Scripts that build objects
++++

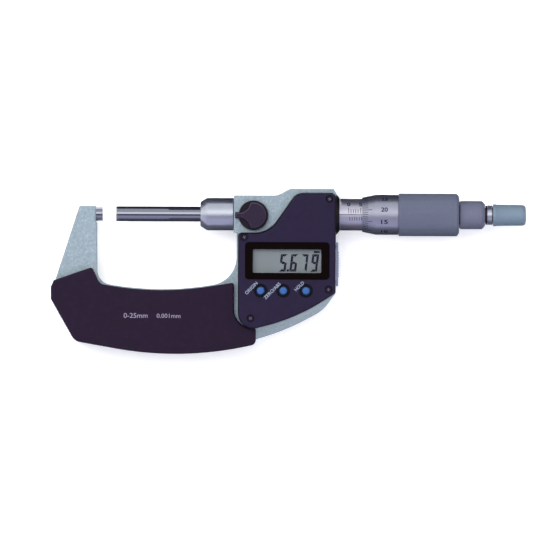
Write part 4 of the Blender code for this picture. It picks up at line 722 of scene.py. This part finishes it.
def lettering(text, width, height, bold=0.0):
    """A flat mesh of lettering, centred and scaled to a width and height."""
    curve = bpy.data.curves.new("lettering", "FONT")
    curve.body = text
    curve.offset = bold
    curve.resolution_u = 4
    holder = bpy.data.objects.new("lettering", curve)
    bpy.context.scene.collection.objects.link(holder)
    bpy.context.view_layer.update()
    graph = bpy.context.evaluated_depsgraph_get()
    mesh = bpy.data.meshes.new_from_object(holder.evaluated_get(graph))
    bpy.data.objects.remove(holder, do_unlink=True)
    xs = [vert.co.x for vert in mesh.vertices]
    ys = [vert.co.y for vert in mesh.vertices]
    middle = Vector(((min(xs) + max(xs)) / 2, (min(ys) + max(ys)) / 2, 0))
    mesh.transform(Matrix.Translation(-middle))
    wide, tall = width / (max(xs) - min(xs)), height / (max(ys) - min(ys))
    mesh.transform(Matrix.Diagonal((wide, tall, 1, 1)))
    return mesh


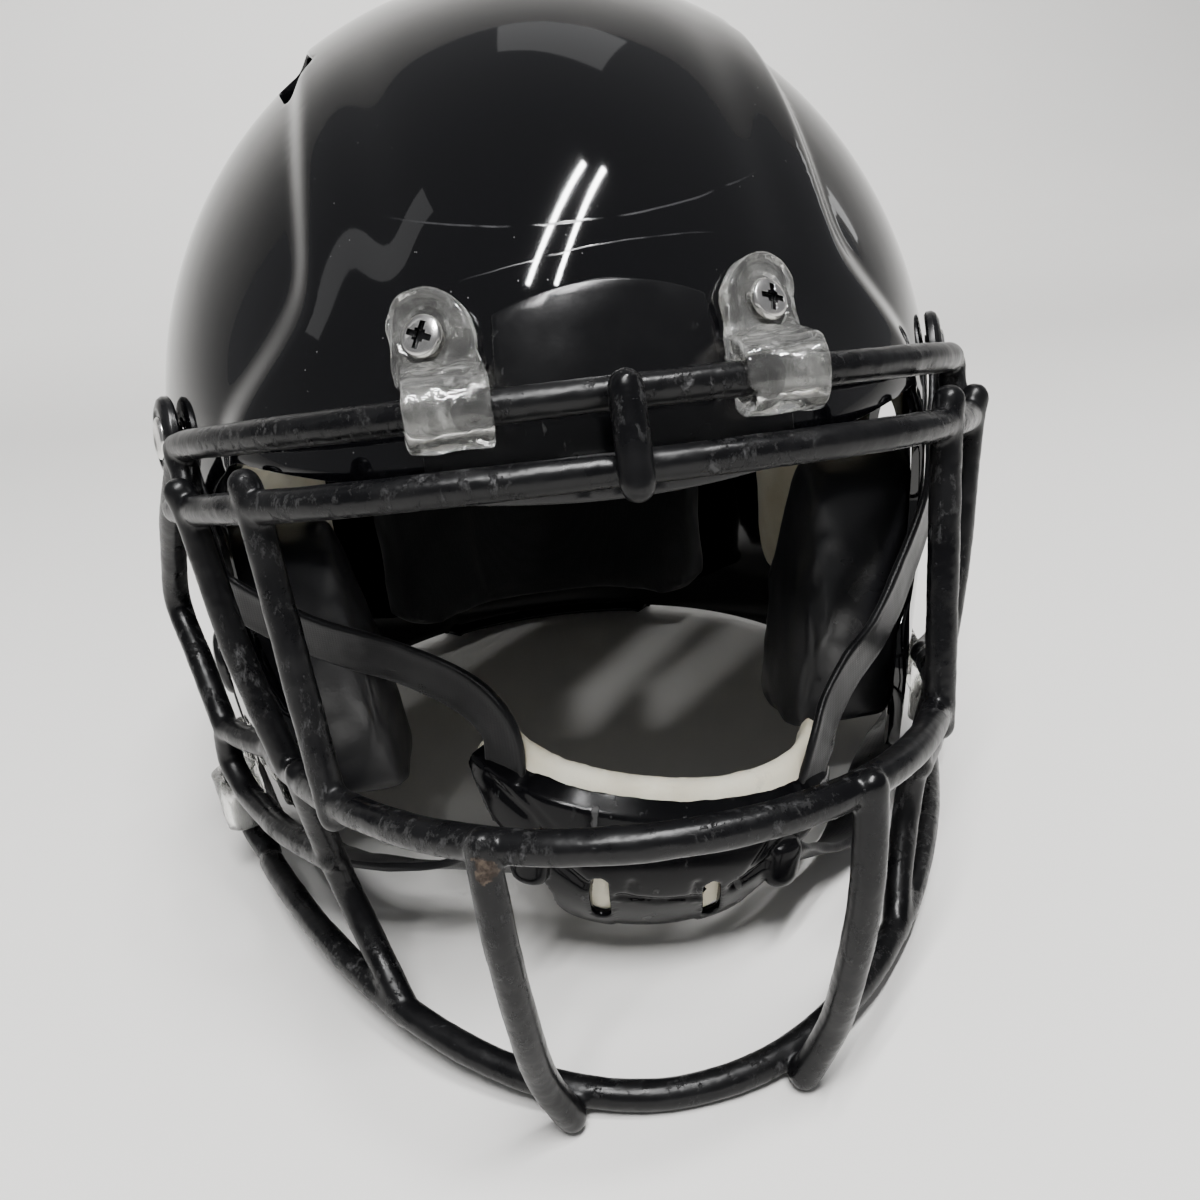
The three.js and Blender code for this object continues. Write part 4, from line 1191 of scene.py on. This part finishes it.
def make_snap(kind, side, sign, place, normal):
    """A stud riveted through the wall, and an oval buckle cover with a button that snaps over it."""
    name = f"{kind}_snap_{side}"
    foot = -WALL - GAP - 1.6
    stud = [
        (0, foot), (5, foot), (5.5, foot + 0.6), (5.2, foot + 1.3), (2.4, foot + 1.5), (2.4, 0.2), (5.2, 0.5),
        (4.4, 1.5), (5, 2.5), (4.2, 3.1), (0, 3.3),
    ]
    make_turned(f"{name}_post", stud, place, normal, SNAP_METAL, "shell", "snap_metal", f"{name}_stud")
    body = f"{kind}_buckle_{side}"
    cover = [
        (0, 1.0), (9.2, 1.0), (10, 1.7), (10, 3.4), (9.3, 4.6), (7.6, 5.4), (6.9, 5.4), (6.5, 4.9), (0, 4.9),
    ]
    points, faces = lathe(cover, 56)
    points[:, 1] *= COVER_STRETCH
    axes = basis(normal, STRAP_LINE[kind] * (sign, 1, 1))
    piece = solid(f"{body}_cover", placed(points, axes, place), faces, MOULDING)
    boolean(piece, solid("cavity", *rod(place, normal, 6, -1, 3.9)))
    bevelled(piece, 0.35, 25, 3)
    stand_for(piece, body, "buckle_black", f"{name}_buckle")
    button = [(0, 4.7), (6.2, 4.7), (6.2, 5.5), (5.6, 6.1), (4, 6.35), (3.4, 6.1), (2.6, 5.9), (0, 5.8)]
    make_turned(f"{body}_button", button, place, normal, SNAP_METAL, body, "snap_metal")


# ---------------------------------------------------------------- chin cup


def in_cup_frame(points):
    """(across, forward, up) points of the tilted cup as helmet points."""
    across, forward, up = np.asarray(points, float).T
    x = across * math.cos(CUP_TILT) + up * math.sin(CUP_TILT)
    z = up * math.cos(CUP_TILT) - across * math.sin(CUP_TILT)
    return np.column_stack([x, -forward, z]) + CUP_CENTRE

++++

**Exercise brief**
The records above must be repeated exactly, every one of them.

**Output for this exercise**
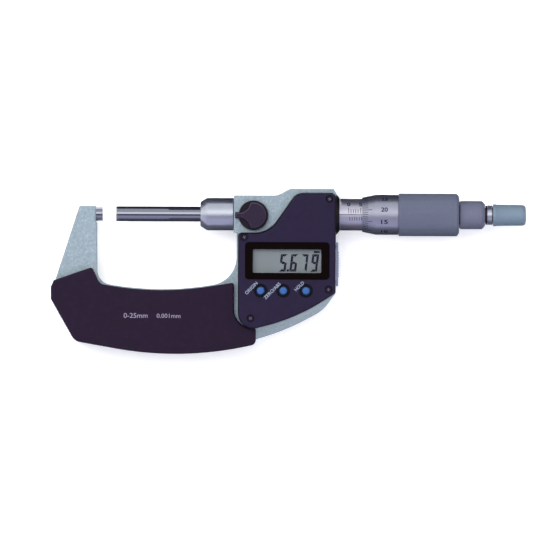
Write part 4 of the Blender code for this picture. It picks up at line 722 of scene.py. This part finishes it.
def lettering(text, width, height, bold=0.0):
    """A flat mesh of lettering, centred and scaled to a width and height."""
    curve = bpy.data.curves.new("lettering", "FONT")
    curve.body = text
    curve.offset = bold
    curve.resolution_u = 4
    holder = bpy.data.objects.new("lettering", curve)
    bpy.context.scene.collection.objects.link(holder)
    bpy.context.view_layer.update()
    graph = bpy.context.evaluated_depsgraph_get()
    mesh = bpy.data.meshes.new_from_object(holder.evaluated_get(graph))
    bpy.data.objects.remove(holder, do_unlink=True)
    xs = [vert.co.x for vert in mesh.vertices]
    ys = [vert.co.y for vert in mesh.vertices]
    middle = Vector(((min(xs) + max(xs)) / 2, (min(ys) + max(ys)) / 2, 0))
    mesh.transform(Matrix.Translation(-middle))
    wide, tall = width / (max(xs) - min(xs)), height / (max(ys) - min(ys))
    mesh.transform(Matrix.Diagonal((wide, tall, 1, 1)))
    return mesh


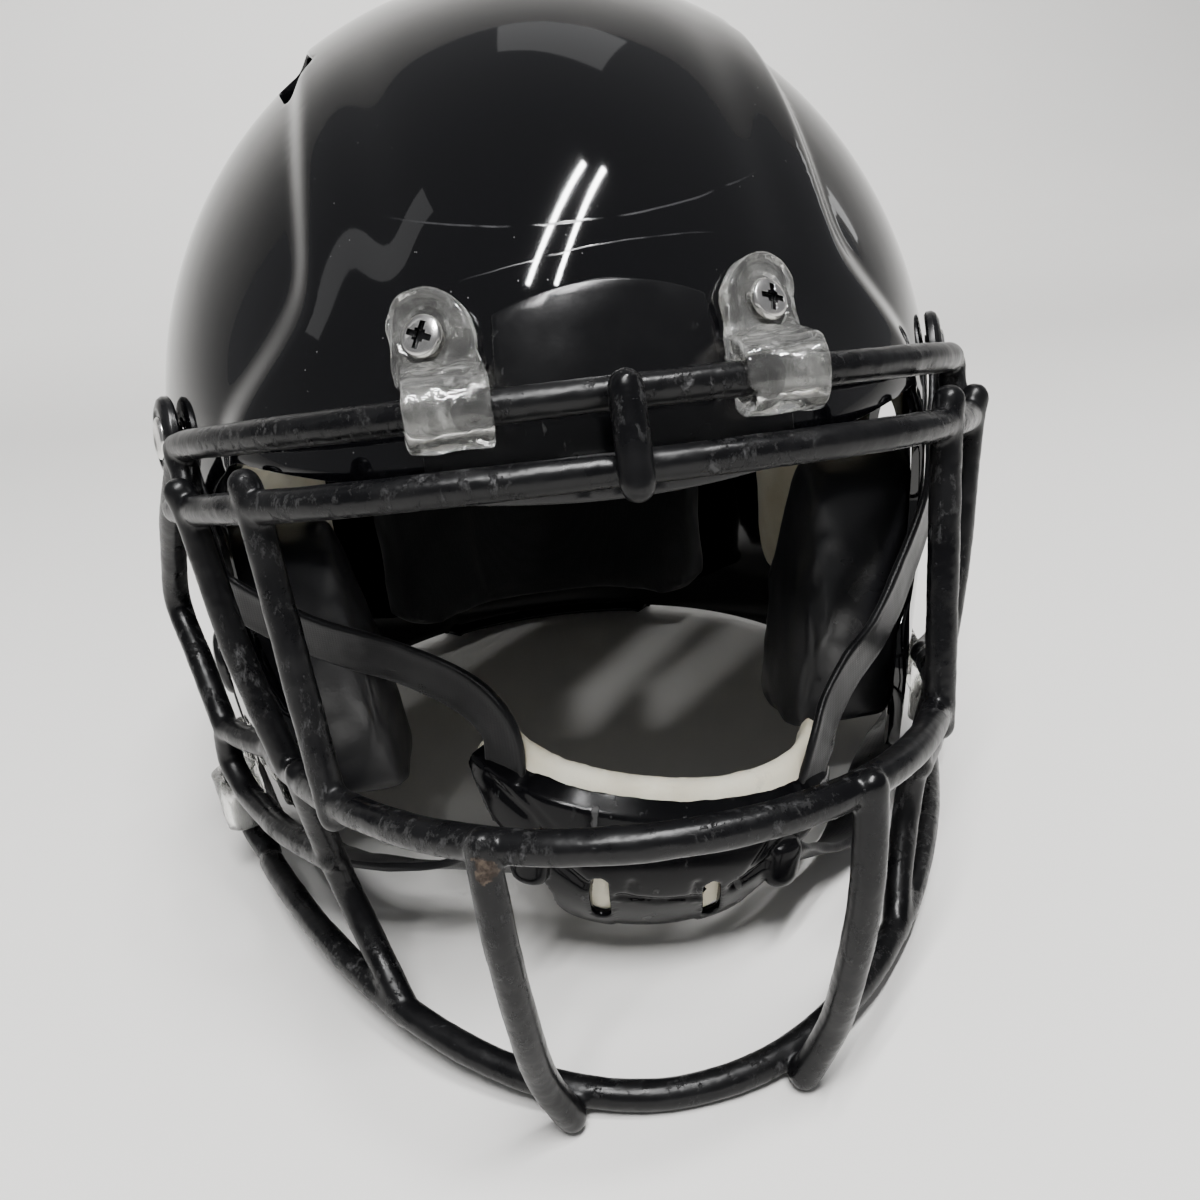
The three.js and Blender code for this object continues. Write part 4, from line 1191 of scene.py on. This part finishes it.
def make_snap(kind, side, sign, place, normal):
    """A stud riveted through the wall, and an oval buckle cover with a button that snaps over it."""
    name = f"{kind}_snap_{side}"
    foot = -WALL - GAP - 1.6
    stud = [
        (0, foot), (5, foot), (5.5, foot + 0.6), (5.2, foot + 1.3), (2.4, foot + 1.5), (2.4, 0.2), (5.2, 0.5),
        (4.4, 1.5), (5, 2.5), (4.2, 3.1), (0, 3.3),
    ]
    make_turned(f"{name}_post", stud, place, normal, SNAP_METAL, "shell", "snap_metal", f"{name}_stud")
    body = f"{kind}_buckle_{side}"
    cover = [
        (0, 1.0), (9.2, 1.0), (10, 1.7), (10, 3.4), (9.3, 4.6), (7.6, 5.4), (6.9, 5.4), (6.5, 4.9), (0, 4.9),
    ]
    points, faces = lathe(cover, 56)
    points[:, 1] *= COVER_STRETCH
    axes = basis(normal, STRAP_LINE[kind] * (sign, 1, 1))
    piece = solid(f"{body}_cover", placed(points, axes, place), faces, MOULDING)
    boolean(piece, solid("cavity", *rod(place, normal, 6, -1, 3.9)))
    bevelled(piece, 0.35, 25, 3)
    stand_for(piece, body, "buckle_black", f"{name}_buckle")
    button = [(0, 4.7), (6.2, 4.7), (6.2, 5.5), (5.6, 6.1), (4, 6.35), (3.4, 6.1), (2.6, 5.9), (0, 5.8)]
    make_turned(f"{body}_button", button, place, normal, SNAP_METAL, body, "snap_metal")


# ---------------------------------------------------------------- chin cup


def in_cup_frame(points):
    """(across, forward, up) points of the tilted cup as helmet points."""
    across, forward, up = np.asarray(points, float).T
    x = across * math.cos(CUP_TILT) + up * math.sin(CUP_TILT)
    z = up * math.cos(CUP_TILT) - across * math.sin(CUP_TILT)
    return np.column_stack([x, -forward, z]) + CUP_CENTRE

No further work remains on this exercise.